Securities Regulation Daily CFTC moves full steam ahead with 2018 virtual currency activities
Thursday, January 4, 2018

CFTC moves full steam ahead with 2018 virtual currency activities

By Brad Rosen, J.D.

CFTC Chairman J. Christopher Giancarlo and the commission are wasting no time in moving forward with an aggressive virtual currency related agenda for 2018. The chairman announced that the Market Risk Advisory Committee (MRAC) will be meeting on January 31st to specifically consider the hot topic of self-certification of new products. This meeting will follow the Technology Advisory Committee (TAC) meeting scheduled for January 23rd where market developments around virtual currencies will be considered. Contemporaneously, the commission also issued a backgrounder on its oversight of and approach to virtual currency futures markets.

Among federal regulators, Chairman Giancarlo has spoken with a decisive, clear and distinct voice with respect to the rapidly expanding cryptocurrency markets. He noted, "[o]ne thing is certain: ignoring virtual currency trading will not make it go away. Nor is it a responsible regulatory strategy. The CFTC has an important role to play. The CFTC seeks to promote responsible innovation and development that is consistent with its statutory mission to enhance derivative trading markets and to prohibit fraud and manipulation in connection with commodities in interstate commerce."

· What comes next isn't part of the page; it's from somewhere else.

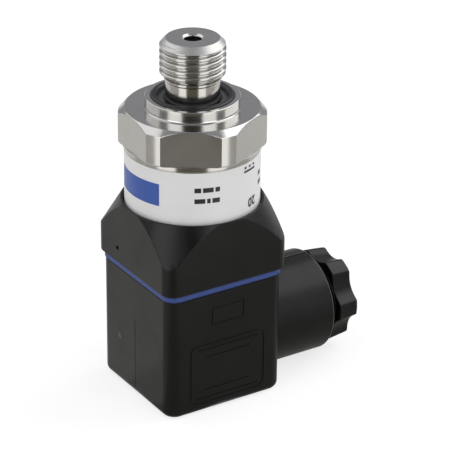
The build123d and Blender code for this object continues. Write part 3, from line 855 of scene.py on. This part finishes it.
def make_strip(name, points, material):
    """A low strip with softened edges, from the four corners of one end and the four of the other."""
    faces = [(0, 1, 2, 3), (7, 6, 5, 4), (0, 4, 5, 1), (1, 5, 6, 2), (2, 6, 7, 3), (3, 7, 4, 0)]
    mesh = new_mesh(name, points, faces)
    mesh.materials.append(material)
    piece = add_object(name, mesh)
    bevel = piece.modifiers.new("edges", "BEVEL")
    bevel.width = MARK_EDGE
    bake(piece)
    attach(piece, "sensor")


def make_side_ridge():
    """The low ridge up the side away from the gland, where the mould's halves met."""
    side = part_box("plug_housing")[0].x
    half = RIDGE_WIDTH / 2
    root = side + MARK_ROOT
    crest = side - RIDGE_PROUD
    outline = ((root, -half), (crest, -half), (crest, half), (root, half))
    points = [(x, y, z) for z in (RIDGE_LOW, RIDGE_HIGH) for x, y in outline]
    make_strip("side_ridge", points, BLACK_PLASTIC)


def make_parting_line():
    """The parting line along the gland's top: a low step that runs out sideways, and beside it a dark
    strip that is a painted shadow of a gap.
    """
    half_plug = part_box("plug_housing")[1].y
    ends = (half_plug - MARK_ROOT, PARTING_END)
    crown = GLAND_HEIGHT + GLAND_RADIUS
    root = crown - MARK_ROOT
    far = PARTING_STEP_WIDTH
    near = -PARTING_SHADOW_WIDTH
    behind = crown - far ** 2 / GLAND_RADIUS
    step_top = crown + PARTING_STEP_PROUD
    shadow_top = crown + PARTING_SHADOW_PROUD
    step = ((0, root), (0, step_top), (far, behind), (far, behind - MARK_ROOT))
    gap_shadow = ((near, root), (near, shadow_top), (0, shadow_top), (0, root))
    make_strip("gland_step", [(x, y, z) for x in ends for y, z in step], BLACK_PLASTIC)
    make_strip("gland_gap_shadow", [(x, y, z) for x in ends for y, z in gap_shadow], PAINTED_SHADOW_PLASTIC)


def make_ejector_mark():
    """The pale round mark that one of the mould's ejectors left on the side with the ridge."""
    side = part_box("plug_housing")[0].x
    work = bmesh.new()
    bmesh.ops.create_uvsphere(
        work, u_segments=EJECTOR_SEGMENTS, v_segments=EJECTOR_RINGS, radius=EJECTOR_RADIUS
    )
    mesh = bpy.data.meshes.new("ejector_mark")
    work.to_mesh(mesh)
    work.free()
    flattened = Matrix.Diagonal((EJECTOR_PROUD / EJECTOR_RADIUS, 1, 1, 1))
    mesh.transform(Matrix.Translation((side, *EJECTOR_PLACE)) @ flattened)
    smooth(mesh)
    mesh.materials.append(PALE_PLASTIC)
    mark = add_object("ejector_mark", mesh)
    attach(mark, "sensor")


# Print on the label

def print_radius():
    """The print's distance from the axis, just proud of the label."""
    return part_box("label")[1].x + PRINT_LIFT


def print_block(name, start, end, low, high, ink):
    """A plain printed patch on the label, from one bearing to another and one height to another."""
    radius = print_radius()
    steps = max(2, round(abs(end - start) / PRINT_STEP))
    points = []
    for step in range(steps + 1):
        bearing = radians(start + (end - start) * step / steps)
        points.extend((radius * cos(bearing), radius * sin(bearing), height) for height in (low, high))
    faces = [(2 * step, 2 * step + 2, 2 * step + 3, 2 * step + 1) for step in range(steps)]
    mesh = new_mesh(name, points, faces)
    smooth(mesh)
    mesh.materials.append(ink)
    piece = add_object(name, mesh)
    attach(piece, "sensor")


def print_number():
    """A plain number on the label, which reads with the stud down."""
    curve = bpy.data.curves.new("plain_number", "FONT")
    curve.body = NUMBER
    curve.size = NUMBER_SIZE
    curve.offset = NUMBER_BOLDNESS
    curve.align_x = "CENTER"
    curve.align_y = "CENTER"
    flat = add_object("plain_number_flat", curve)
    mesh = bpy.data.meshes.new_from_object(flat.evaluated_get(bpy.context.evaluated_depsgraph_get()))
    bpy.data.objects.remove(flat)
    radius = print_radius()
    for vertex in mesh.vertices:
        across, up, _ = vertex.co
        bearing = radians(NUMBER_BEARING) - across / radius
        vertex.co = (radius * cos(bearing), radius * sin(bearing), NUMBER_HEIGHT - up)
    mesh.materials.clear()
    mesh.materials.append(BLACK_INK)
    piece = add_object("plain_number", mesh)
    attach(piece, "sensor")


def make_label_print():
    print_block("blue_block", *BLUE_BLOCK, BLUE_INK)
    print_block("sign_bar", *SIGN_BAR, BLACK_INK)
    for index, (start, end) in enumerate(SIGN_DOTS, 1):
        print_block(f"sign_dot_{index}", start, end, *SIGN_DOTS_LEVEL, BLACK_INK)
    for row, (height, bars) in enumerate(BAR_ROWS, 1):
        low = height - BAR_HEIGHT / 2
        high = height + BAR_HEIGHT / 2
        for index, (start, end) in enumerate(bars, 1):
            print_block(f"bar_{row}_{index}", start, end, low, high, BLACK_INK)
    print_number()


# Solids that keep their CAD shape

def dress_copy(node, material, edge=PLUG_EDGE, sharp=SHARP_ANGLE):
    """A copy of a CAD node with its loose triangles joined and its sharp edges slightly rounded."""
    work = bmesh.new()
    work.from_mesh(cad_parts[node].data)
    bmesh.ops.remove_doubles(work, verts=work.verts, dist=MERGE_DISTANCE)
    bmesh.ops.dissolve_limit(work, angle_limit=FLAT_ANGLE, verts=work.verts, edges=work.edges)
    mesh = bpy.data.meshes.new(node + "_dressed")
    work.to_mesh(mesh)
    work.free()
    mesh.materials.clear()
    mesh.materials.append(material)
    smooth(mesh)
    piece = add_object(node + "_dressed", mesh)
    bevel = piece.modifiers.new("edges", "BEVEL")
    bevel.width = edge
    bevel.segments = EDGE_SEGMENTS
    bevel.limit_method = "ANGLE"
    bevel.angle_limit = sharp
    weighted = piece.modifiers.new("flat_faces", "WEIGHTED_NORMAL")
    weighted.weight = FLAT_FACE_WEIGHT
    weighted.keep_sharp = False
    bake(piece)
    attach(piece, "sensor")
    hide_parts(node)


def dress_cad_nodes():
    """Gives each CAD node that stays its material."""
    for material, nodes in CAD_MATERIALS.items():
        for node in nodes:
            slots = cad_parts[node].data.materials
            slots.clear()
            slots.append(material)


# Stage

def away(azimuth, elevation):
    """The direction from the object to a place at an azimuth and an elevation."""
    return Vector((sin(azimuth) * cos(elevation), -cos(azimuth) * cos(elevation), sin(elevation)))


def make_camera():
    level = Vector((cos(CAMERA_AZIMUTH), sin(CAMERA_AZIMUTH), 0))
    back = away(CAMERA_AZIMUTH, CAMERA_ELEVATION)
    above = back.cross(level)
    right = level * cos(CAMERA_ROLL) + above * sin(CAMERA_ROLL)
    up = above * cos(CAMERA_ROLL) - level * sin(CAMERA_ROLL)
    place = Vector((0, 0, CAMERA_AIM_HEIGHT)) + level * CAMERA_AIM_SHIFT + back * CAMERA_DISTANCE
    data = bpy.data.cameras.new("camera")
    data.lens = CAMERA_LENS
    data.sensor_width = CAMERA_SENSOR
    data.clip_start = CAMERA_CLIP_START
    camera = add_object("camera", data)
    camera.matrix_world = Matrix.Translation(place) @ Matrix((right, up, back)).transposed().to_4x4()
    bpy.context.scene.camera = camera


def make_lamp(name, azimuth, elevation, size, watts):
    """A soft lamp, placed by its direction from the object."""
    direction = away(radians(azimuth) + CAMERA_AZIMUTH, radians(elevation))
    data = bpy.data.lights.new(name, "AREA")
    data.shape = "RECTANGLE"
    data.size, data.size_y = size
    data.energy = watts
    lamp = add_object(name, data)
    lamp.location = Vector(LAMP_AIM) + direction * LAMP_DISTANCE
    lamp.rotation_euler = (-direction).to_track_quat("-Z", "Y").to_euler()


def glossy_only(name, corners, color):
    """A plain lit sheet that only reflections show, which gives bare steel dark and bright streaks."""
    mesh = new_mesh(name, corners, [range(len(corners))])
    material, _, shader = new_material(name)
    shader.inputs["Base Color"].default_value = (0, 0, 0, 1)
    shader.inputs["Roughness"].default_value = 1.0
    shader.inputs["Specular IOR Level"].default_value = 0.0
    shader.inputs["Emission Color"].default_value = (*color, 1)
    shader.inputs["Emission Strength"].default_value = 1.0
    mesh.materials.append(material)
    card = add_object(name, mesh)
    card.visible_camera = False
    card.visible_diffuse = False
    card.visible_shadow = False


def stage_place(azimuth, distance, height):
    """A place on the stage, at an azimuth from the camera's and a distance from the sensor's axis."""
    bearing = radians(azimuth) + CAMERA_AZIMUTH
    return distance * sin(bearing), -distance * cos(bearing), height


def make_card(name, start, end, color, near, far):
    """A card that lies on the floor from one azimuth to another, and from one distance to another."""
    azimuths = [start + (end - start) * step / CARD_STEPS for step in range(CARD_STEPS + 1)]
    inner = [stage_place(azimuth, near, CARD_HEIGHT) for azimuth in azimuths]
    outer = [stage_place(azimuth, far, CARD_HEIGHT) for azimuth in reversed(azimuths)]
    glossy_only(name, inner + outer, color)


def make_screen():
    """The dark side of the studio behind the camera."""
    low, high = (SCREEN_DISTANCE * tan(radians(elevation)) for elevation in (SCREEN_LOW, SCREEN_HIGH))
    outline = ((-SCREEN_SPAN, low), (SCREEN_SPAN, low), (SCREEN_SPAN, high), (-SCREEN_SPAN, high))
    corners = [stage_place(azimuth, SCREEN_DISTANCE, height) for azimuth, height in outline]
    glossy_only("camera_screen", corners, SCREEN_COLOR)


def make_floor():
    """A pale paper floor: lit for the object's shadow, and partly plain white, as in a light box."""
    corners = [(x * FLOOR_HALF, y * FLOOR_HALF, 0) for x, y in ((-1, -1), (1, -1), (1, 1), (-1, 1))]
    mesh = new_mesh("floor", corners, [(0, 1, 2, 3)])
    material, wiring, shader = new_material("floor_paper")
    shader.inputs["Base Color"].default_value = (*FLOOR_COLOR, 1)
    shader.inputs["Roughness"].default_value = FLOOR_ROUGHNESS
    paths = wiring.node("ShaderNodeLightPath").outputs
    seen = wiring.math("MAXIMUM", paths["Is Camera Ray"], paths["Is Glossy Ray"])
    seen = wiring.math("MAXIMUM", seen, paths["Is Transmission Ray"])
    white = wiring.node("ShaderNodeEmission")
    white.inputs["Strength"].default_value = FLOOR_WHITE
    mix = wiring.node("ShaderNodeMixShader")
    wiring.feed(mix.inputs[0], wiring.math("MULTIPLY", seen, FLOOR_WHITE_SHARE))
    wiring.feed(mix.inputs[1], shader.outputs[0])
    wiring.feed(mix.inputs[2], white.outputs[0])
    wiring.feed(material.node_tree.nodes["Material Output"].inputs["Surface"], mix.outputs[0])
    mesh.materials.append(material)
    add_object("floor", mesh)


def make_stage():
    """A pale floor, a plain grey world, cards for the steel's reflections, and large soft lamps."""
    scene = bpy.context.scene
    scene.view_settings.view_transform = "Standard"
    world = bpy.data.worlds.new("studio")
    world.use_nodes = True
    background = world.node_tree.nodes["Background"].inputs
    background["Color"].default_value = (*WORLD_COLOR, 1)
    background["Strength"].default_value = 1.0
    scene.world = world
    make_floor()
    for card in NEAR_CARDS:
        make_card(*card, CARD_NEAR, CARD_MIDDLE)
    for card in FAR_CARDS:
        make_card(*card, CARD_MIDDLE, CARD_FAR)
    make_screen()
    for lamp in LAMPS:
        make_lamp(*lamp)


make_camera()
make_stage()
thread_cutter = thread_tree()
make_process_connection(thread_cutter)
make_gland_nut(thread_cutter)
dress_copy("profile_seal", SEAL_RUBBER)
dress_copy("label", LABEL_FILM, edge=LABEL_EDGE)
make_label_print()
dress_copy("connector_base", BLACK_PLASTIC, edge=BASE_EDGE, sharp=BASE_SHARP_ANGLE)
dress_copy("profile_gasket", BLUE_RUBBER_PAINTED_SHADE, edge=GASKET_EDGE)
dress_copy("plug_housing", BLACK_PLASTIC)
make_gland_rim_highlight()
make_side_ridge()
make_parting_line()
make_ejector_mark()
dress_cad_nodes()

MRAC and TAC. Both the MRAC and TAC meetings will garner significant attention from futures industry watchers, as well as from those in the cryptocurrency communities. The MRAC meeting represents one of the first major initiatives from Rostin Behnam, the newest member to join the commission and the committee’s designated sponsor. Behnam stated, "[w]ith the rapid development of financial technology products—including cryptocurrencies—and the corresponding demand for new and novel price discovery and risk management tools, the CFTC is poised to utilize its authority and expertise to ensure that the markets we oversee innovate responsibly within an appropriate oversight framework."

The meeting comes at an opportune time, as it will consider the process of self-certification of new products and operational rules by Designated Contract Markets (DCMs). The self-certification process played a key role in the rollout of futures contracts at the CME and CBOE Futures Exchange (CFE) in December of 2016. In the aftermath of those product launches, that self-certification process was questioned and criticized by the FIA in an open letter to Chairman Giancarlo. Although the self-certification process remains a topic of some controversy within the industry, Commissioner Behnam observed, "I believe this is a perfect time for the MRAC to discuss the application of the CFTC's self-certification process in today's quickly evolving, technology driven marketplace."

The TAC meeting on January 23rd will also attract interest. The committee has been dormant for some time and is being revived under the sponsorship of Commissioner Brian Quitenz. That meeting will also consider related challenges, opportunities, and market developments surrounding virtual currencies.

CFTC Backgrounder. The CFTC Backgrounder on Oversight of and Approach to Virtual Currency Futures Markets is intended to provide additional clarity with regard to the following:

  • federal oversight of and jurisdiction over virtual currencies;
  • the CFTC’s approach to regulation of virtual currencies;
  • the self-certification process generally, as well as the recent self-certification of new contracts for bitcoin futures products by designated contract markets (DCMs);
  • background on the CFTC’s "heightened review" for virtual currency contracts; and
  • a discussion of the constituencies the CFTC believes could be impacted by virtual currency futures.

In his concluding remarks, Chairman Giancarlo observed, "[t]he responsible regulatory response to virtual currencies is consumer education, asserting CFTC authority, surveilling trading in derivative and spot markets, prosecuting fraud, abuse, manipulation and false solicitation and active coordination with fellow regulators. The CFTC has been following this course of action and will continue to do so."